Use Response Policies to configure DNS resolvers to respond to DNS queries for a particular zone or host with a user-configured response.
- If you are a corporate user and you want to prevent employees from being connected to certain harmful websites, you can set up a Response Policy to block these websites so that they don't return the query response. Or, you can set up the policy so that employees are simply redirected to an appropriate website.
- If you need to follow a government regulation that mandates certain DNS blocking, you can use Response Policies to implement this requirement.
- Blacklist—list of domains that are blocked on the network. Blocklisting only allows through objects that aren't explicitly included in the list. Objects matching the blocklist return an NXDOMAIN (non-existent domain) response.
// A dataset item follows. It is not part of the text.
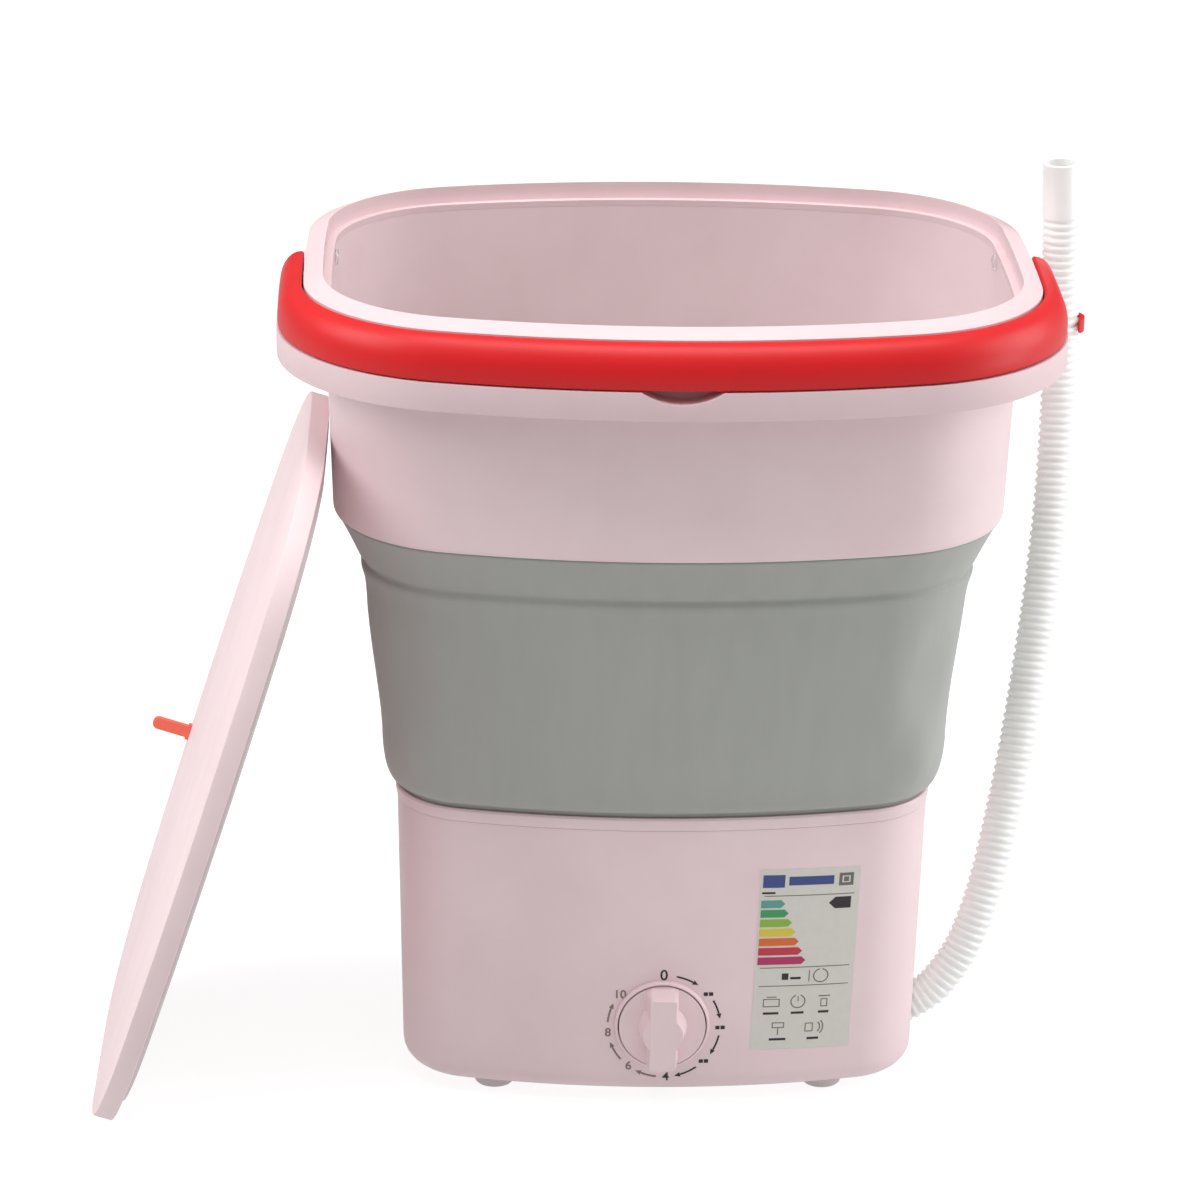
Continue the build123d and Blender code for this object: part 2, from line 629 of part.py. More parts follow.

- Blackhole—discards incoming or outgoing traffic to domains on the Blackhole list silently without informing the source. Objects matching the Blackhole list return a NOERROR response with no answers.
- Redirect—directs users attempting to connect to a non-existent domain (NXDOMAIN) to a designated portal page.
- Whitelist—list of trusted domains that are excluded from blocking. Objects matching
the allowlist are excluded from further processing.Note: The Whitelist response policy takes no action against matching objects; it only logs that a domain matching the blocklist was found.
You can configure these types of Response Policies at the DNS configuration level. However, for Response Policies to be fully effective, users should be restricted to the DNS server for resolution. To prevent users from bypassing the DNS server, restrict DNS access on the firewall to ONLY your DNS servers. This will prevent users from directly accessing DNS servers on the Internet.